## begin Available data
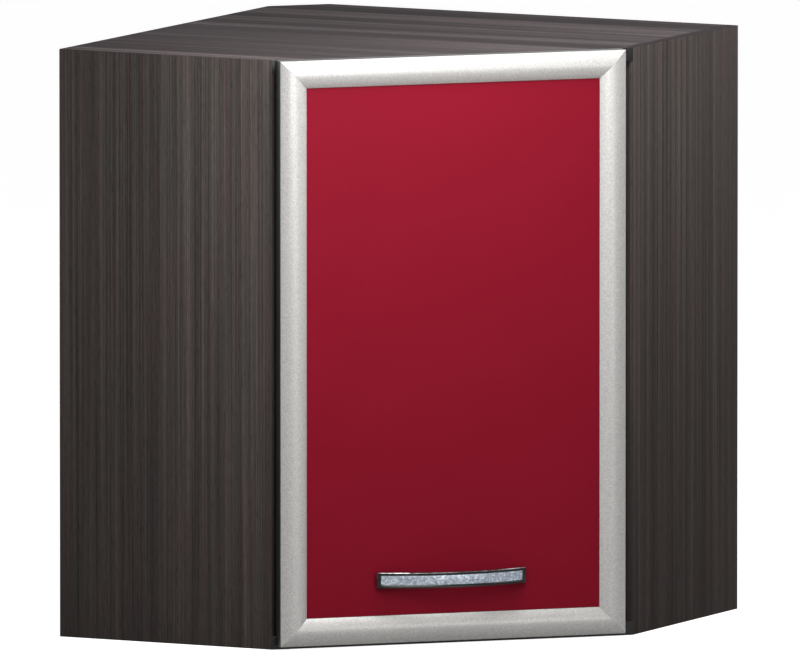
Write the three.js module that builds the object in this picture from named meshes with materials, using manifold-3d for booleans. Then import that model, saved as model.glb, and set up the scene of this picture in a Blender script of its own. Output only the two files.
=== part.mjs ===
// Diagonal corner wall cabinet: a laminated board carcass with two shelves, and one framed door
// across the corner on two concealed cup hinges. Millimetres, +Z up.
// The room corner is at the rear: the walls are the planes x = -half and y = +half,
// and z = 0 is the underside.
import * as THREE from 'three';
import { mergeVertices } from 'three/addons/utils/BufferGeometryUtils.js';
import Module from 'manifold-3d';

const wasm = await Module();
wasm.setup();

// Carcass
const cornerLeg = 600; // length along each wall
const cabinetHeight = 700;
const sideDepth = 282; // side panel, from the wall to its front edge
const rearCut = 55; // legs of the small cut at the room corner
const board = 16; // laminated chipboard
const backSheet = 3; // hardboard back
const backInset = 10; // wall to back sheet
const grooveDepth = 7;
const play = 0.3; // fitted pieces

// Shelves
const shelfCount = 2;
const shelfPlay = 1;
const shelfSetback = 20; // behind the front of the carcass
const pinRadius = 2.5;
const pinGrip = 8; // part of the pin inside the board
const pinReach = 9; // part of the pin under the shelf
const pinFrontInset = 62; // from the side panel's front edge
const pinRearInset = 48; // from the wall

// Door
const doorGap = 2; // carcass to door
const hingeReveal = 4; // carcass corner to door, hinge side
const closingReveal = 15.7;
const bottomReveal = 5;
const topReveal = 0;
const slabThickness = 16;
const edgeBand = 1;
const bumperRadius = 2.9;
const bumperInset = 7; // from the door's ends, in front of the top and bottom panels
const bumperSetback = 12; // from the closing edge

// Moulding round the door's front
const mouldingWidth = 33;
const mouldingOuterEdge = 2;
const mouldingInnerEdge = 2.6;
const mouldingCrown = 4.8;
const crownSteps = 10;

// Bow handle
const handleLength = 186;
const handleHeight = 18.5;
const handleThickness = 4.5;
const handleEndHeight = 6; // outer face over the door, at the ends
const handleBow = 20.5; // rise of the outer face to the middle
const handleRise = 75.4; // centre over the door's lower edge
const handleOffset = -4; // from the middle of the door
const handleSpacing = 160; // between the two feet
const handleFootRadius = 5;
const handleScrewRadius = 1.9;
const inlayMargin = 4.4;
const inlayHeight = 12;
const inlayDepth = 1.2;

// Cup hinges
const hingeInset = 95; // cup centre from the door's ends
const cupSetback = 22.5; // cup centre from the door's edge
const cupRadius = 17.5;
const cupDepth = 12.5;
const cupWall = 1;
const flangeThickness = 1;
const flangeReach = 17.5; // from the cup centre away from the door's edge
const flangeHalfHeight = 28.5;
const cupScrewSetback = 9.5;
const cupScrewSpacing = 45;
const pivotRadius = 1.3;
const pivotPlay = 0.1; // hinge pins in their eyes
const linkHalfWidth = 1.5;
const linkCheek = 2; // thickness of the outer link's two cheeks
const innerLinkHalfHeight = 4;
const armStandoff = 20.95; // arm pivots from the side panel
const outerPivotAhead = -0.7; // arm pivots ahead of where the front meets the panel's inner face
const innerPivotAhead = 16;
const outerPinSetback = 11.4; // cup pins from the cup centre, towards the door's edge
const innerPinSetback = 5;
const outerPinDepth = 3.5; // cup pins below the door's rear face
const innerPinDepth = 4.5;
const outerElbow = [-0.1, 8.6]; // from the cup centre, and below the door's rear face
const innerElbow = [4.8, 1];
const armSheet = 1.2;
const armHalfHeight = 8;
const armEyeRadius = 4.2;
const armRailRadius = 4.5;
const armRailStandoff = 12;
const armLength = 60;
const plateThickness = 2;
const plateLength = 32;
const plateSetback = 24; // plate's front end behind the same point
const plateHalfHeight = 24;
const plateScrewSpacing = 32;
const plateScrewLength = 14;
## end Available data
-- Problem details --
Copy out the whole listing, exactly as written.

-- Written answer --
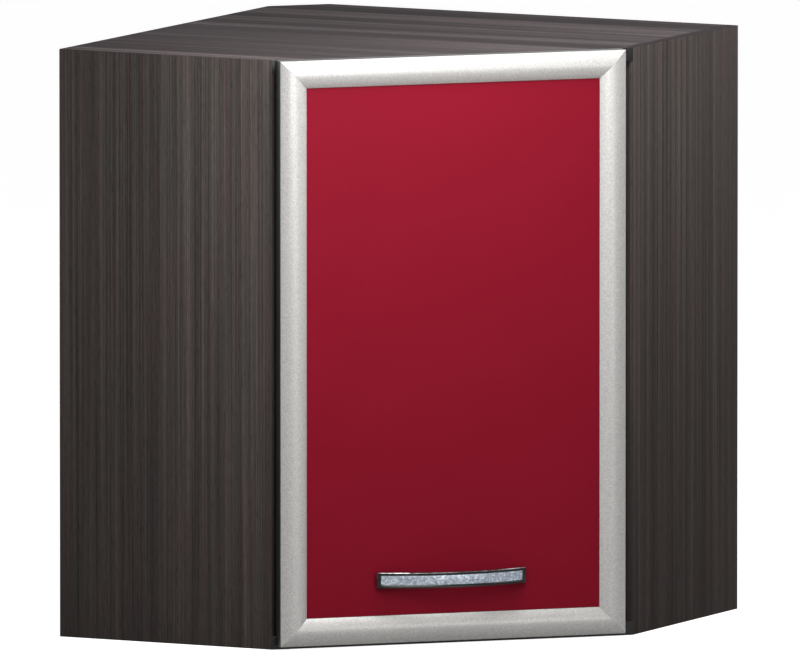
Write the three.js module that builds the object in this picture from named meshes with materials, using manifold-3d for booleans. Then import that model, saved as model.glb, and set up the scene of this picture in a Blender script of its own. Output only the two files.
=== part.mjs ===
// Diagonal corner wall cabinet: a laminated board carcass with two shelves, and one framed door
// across the corner on two concealed cup hinges. Millimetres, +Z up.
// The room corner is at the rear: the walls are the planes x = -half and y = +half,
// and z = 0 is the underside.
import * as THREE from 'three';
import { mergeVertices } from 'three/addons/utils/BufferGeometryUtils.js';
import Module from 'manifold-3d';

const wasm = await Module();
wasm.setup();

// Carcass
const cornerLeg = 600; // length along each wall
const cabinetHeight = 700;
const sideDepth = 282; // side panel, from the wall to its front edge
const rearCut = 55; // legs of the small cut at the room corner
const board = 16; // laminated chipboard
const backSheet = 3; // hardboard back
const backInset = 10; // wall to back sheet
const grooveDepth = 7;
const play = 0.3; // fitted pieces

// Shelves
const shelfCount = 2;
const shelfPlay = 1;
const shelfSetback = 20; // behind the front of the carcass
const pinRadius = 2.5;
const pinGrip = 8; // part of the pin inside the board
const pinReach = 9; // part of the pin under the shelf
const pinFrontInset = 62; // from the side panel's front edge
const pinRearInset = 48; // from the wall

// Door
const doorGap = 2; // carcass to door
const hingeReveal = 4; // carcass corner to door, hinge side
const closingReveal = 15.7;
const bottomReveal = 5;
const topReveal = 0;
const slabThickness = 16;
const edgeBand = 1;
const bumperRadius = 2.9;
const bumperInset = 7; // from the door's ends, in front of the top and bottom panels
const bumperSetback = 12; // from the closing edge

// Moulding round the door's front
const mouldingWidth = 33;
const mouldingOuterEdge = 2;
const mouldingInnerEdge = 2.6;
const mouldingCrown = 4.8;
const crownSteps = 10;

// Bow handle
const handleLength = 186;
const handleHeight = 18.5;
const handleThickness = 4.5;
const handleEndHeight = 6; // outer face over the door, at the ends
const handleBow = 20.5; // rise of the outer face to the middle
const handleRise = 75.4; // centre over the door's lower edge
const handleOffset = -4; // from the middle of the door
const handleSpacing = 160; // between the two feet
const handleFootRadius = 5;
const handleScrewRadius = 1.9;
const inlayMargin = 4.4;
const inlayHeight = 12;
const inlayDepth = 1.2;

// Cup hinges
const hingeInset = 95; // cup centre from the door's ends
const cupSetback = 22.5; // cup centre from the door's edge
const cupRadius = 17.5;
const cupDepth = 12.5;
const cupWall = 1;
const flangeThickness = 1;
const flangeReach = 17.5; // from the cup centre away from the door's edge
const flangeHalfHeight = 28.5;
const cupScrewSetback = 9.5;
const cupScrewSpacing = 45;
const pivotRadius = 1.3;
const pivotPlay = 0.1; // hinge pins in their eyes
const linkHalfWidth = 1.5;
const linkCheek = 2; // thickness of the outer link's two cheeks
const innerLinkHalfHeight = 4;
const armStandoff = 20.95; // arm pivots from the side panel
const outerPivotAhead = -0.7; // arm pivots ahead of where the front meets the panel's inner face
const innerPivotAhead = 16;
const outerPinSetback = 11.4; // cup pins from the cup centre, towards the door's edge
const innerPinSetback = 5;
const outerPinDepth = 3.5; // cup pins below the door's rear face
const innerPinDepth = 4.5;
const outerElbow = [-0.1, 8.6]; // from the cup centre, and below the door's rear face
const innerElbow = [4.8, 1];
const armSheet = 1.2;
const armHalfHeight = 8;
const armEyeRadius = 4.2;
const armRailRadius = 4.5;
const armRailStandoff = 12;
const armLength = 60;
const plateThickness = 2;
const plateLength = 32;
const plateSetback = 24; // plate's front end behind the same point
const plateHalfHeight = 24;
const plateScrewSpacing = 32;
const plateScrewLength = 14;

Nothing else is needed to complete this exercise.